For the material that follows, return exactly the lines from the one with "fill_sheet()" through the one with "imported = [obj", both ends included.
— Start of Data block —
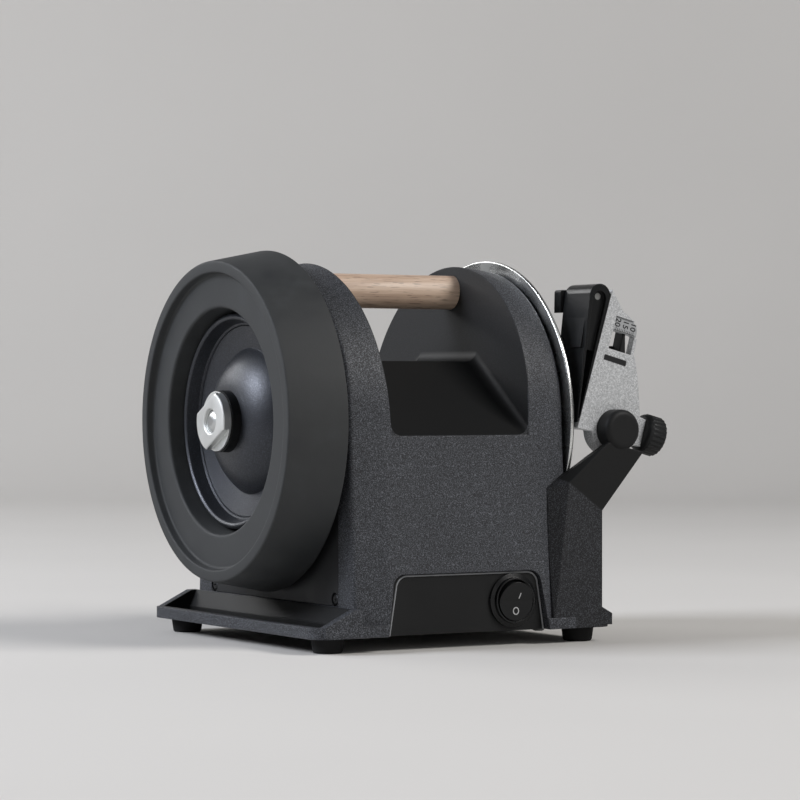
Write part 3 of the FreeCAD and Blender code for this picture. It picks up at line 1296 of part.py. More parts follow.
def make_knob():
    """The knurled lock knob and its stud, along the guide's own cross axis."""
    knob = guide_body("lock_knob")
    turn = new_sketch(knob, "YZ_Plane", depth="{knob_seat} + 0.4", across="-{knob_y}", up="{knob_v}")
    ring(turn, "0", "0", "{knob_radius}")
    ring(turn, "0", "0", "{stud_radius}")
    extrude(knob, turn, "{knob_length}")
    end = value("{knob_seat} + 0.4 + {knob_length}")
    round_edges(knob, "1", lambda edge: is_circle(edge, value("{knob_radius}"), end), kind="Chamfer")
    notch = new_sketch(knob, "YZ_Plane", depth="{knob_seat}", across="-{knob_y}", up="{knob_v}")
    outline(notch, [("0", "{knob_radius} - 0.55"), ("0.6", "{knob_radius} + 0.2"), ("-0.6", "{knob_radius} + 0.2")])
    groove = extrude(knob, notch, "{knob_length} + 1", cut=True, reverse=True)
    pattern = knob.newObject("PartDesign::PolarPattern", "lock_knob_ribs")
    pattern.Originals = [groove]
    pattern.Axis = (notch, ["N_Axis"])
    pattern.Angle = 360
    bind(pattern, "Occurrences", "{knob_ribs}")
    knob.Tip = pattern
    keep(knob, "lock_knob")
    stud = guide_body("lock_stud")
    rod = new_sketch(stud, "YZ_Plane", depth="{pin_radius} + 1.4", across="-{knob_y}", up="{knob_v}")
    ring(rod, "0", "0", "{stud_radius}")
    extrude(stud, rod, "{knob_seat} - {pin_radius} + {knob_length} - 2")
    keep(stud, "lock_stud")


def centre_model():
    """Shift every piece so that the origin is under the middle of the whole."""
    doc.recompute()
    box = FreeCAD.BoundBox()
    for item in nodes:
        box.add(item.Shape.optimalBoundingBox(False, False))
    names = list(SIZES)
    for alias, middle in (("model_middle_x", box.Center.x), ("model_middle_y", box.Center.y)):
        sheet.set("B%d" % (names.index(alias) + 1), "%.2f" % middle)
    print("middle of the machine frame", round(box.Center.x, 2), round(box.Center.y, 2))


def check_nodes():
    """Stop before anything is written if an object failed or a node's shape is unsound."""
    doc.recompute()
    for item in doc.Objects:
        if "Invalid" in item.State or "Error" in item.State:
            raise RuntimeError("%s failed to build: %s" % (item.Name, item.State))
    for item in nodes:
        if item.Shape.isNull() or not item.Shape.isValid() or not item.Shape.Solids:
            raise RuntimeError("%s has no sound shape" % item.Label)


def write_nodes():
    """Write one file for each node."""
    for item in nodes:
        item.Shape.exportStep("parts/%s.step" % item.Label)
        print("%-22s solids %d  volume %.0f" % (item.Label, len(item.Shape.Solids), item.Shape.Volume))


fill_sheet()
make_housing()
make_covers()
make_base()
make_handle()
make_switch()
make_gland()
make_shaft()
make_honing_wheel()
make_grinding_wheel()
make_gears()
make_motor()
make_guide_support()
make_guide()
make_guide_clamp()
make_knob()
centre_model()
check_nodes()
write_nodes()
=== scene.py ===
"""The bench knife sharpener's looks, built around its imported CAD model.
Metres, in the model's own frame: X along the shaft, the front at -Y, the feet on Z = 0."""

import math

import bmesh
import bpy
from mathutils import Matrix, Vector


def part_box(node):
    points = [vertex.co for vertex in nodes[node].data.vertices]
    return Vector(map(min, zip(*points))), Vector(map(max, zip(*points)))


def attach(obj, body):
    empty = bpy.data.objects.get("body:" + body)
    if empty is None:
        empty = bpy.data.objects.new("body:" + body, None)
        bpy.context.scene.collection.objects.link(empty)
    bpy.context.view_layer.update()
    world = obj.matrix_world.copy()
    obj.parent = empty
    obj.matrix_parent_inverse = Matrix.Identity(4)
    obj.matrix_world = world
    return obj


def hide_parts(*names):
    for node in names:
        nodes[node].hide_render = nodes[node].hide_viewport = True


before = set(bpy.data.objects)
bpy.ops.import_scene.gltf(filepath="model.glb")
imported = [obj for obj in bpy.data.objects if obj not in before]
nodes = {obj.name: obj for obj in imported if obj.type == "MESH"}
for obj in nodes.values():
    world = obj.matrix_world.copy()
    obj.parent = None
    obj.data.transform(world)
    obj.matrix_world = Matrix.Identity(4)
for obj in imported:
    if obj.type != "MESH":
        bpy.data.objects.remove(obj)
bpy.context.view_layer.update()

# The camera
# A long lens to the left of the machine's front, at about two thirds of its height
# and almost level.
MM = 0.001
SENSOR_MM = 36.0
FOCAL_PIXELS = 3015.0
FRAME_PIXELS = 800.0
VIEW_TURN = math.radians(-30.63)
VIEW_TILT = math.radians(90 - 0.22)
camera_data = bpy.data.cameras.new("camera")
camera_data.sensor_width = SENSOR_MM
camera_data.lens = FOCAL_PIXELS * SENSOR_MM / FRAME_PIXELS
camera_data.clip_end = 20
camera = bpy.data.objects.new("camera", camera_data)
camera.location = Vector((-690.9, -1169.05, 110.9)) * MM
camera.rotation_euler = (VIEW_TILT, 0, VIEW_TURN)
bpy.context.scene.collection.objects.link(camera)
bpy.context.scene.camera = camera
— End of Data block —
= Exercise response =
fill_sheet()
make_housing()
make_covers()
make_base()
make_handle()
make_switch()
make_gland()
make_shaft()
make_honing_wheel()
make_grinding_wheel()
make_gears()
make_motor()
make_guide_support()
make_guide()
make_guide_clamp()
make_knob()
centre_model()
check_nodes()
write_nodes()
=== scene.py ===
"""The bench knife sharpener's looks, built around its imported CAD model.
Metres, in the model's own frame: X along the shaft, the front at -Y, the feet on Z = 0."""

import math

import bmesh
import bpy
from mathutils import Matrix, Vector


def part_box(node):
    points = [vertex.co for vertex in nodes[node].data.vertices]
    return Vector(map(min, zip(*points))), Vector(map(max, zip(*points)))


def attach(obj, body):
    empty = bpy.data.objects.get("body:" + body)
    if empty is None:
        empty = bpy.data.objects.new("body:" + body, None)
        bpy.context.scene.collection.objects.link(empty)
    bpy.context.view_layer.update()
    world = obj.matrix_world.copy()
    obj.parent = empty
    obj.matrix_parent_inverse = Matrix.Identity(4)
    obj.matrix_world = world
    return obj


def hide_parts(*names):
    for node in names:
        nodes[node].hide_render = nodes[node].hide_viewport = True


before = set(bpy.data.objects)
bpy.ops.import_scene.gltf(filepath="model.glb")
imported = [obj for obj in bpy.data.objects if obj not in before]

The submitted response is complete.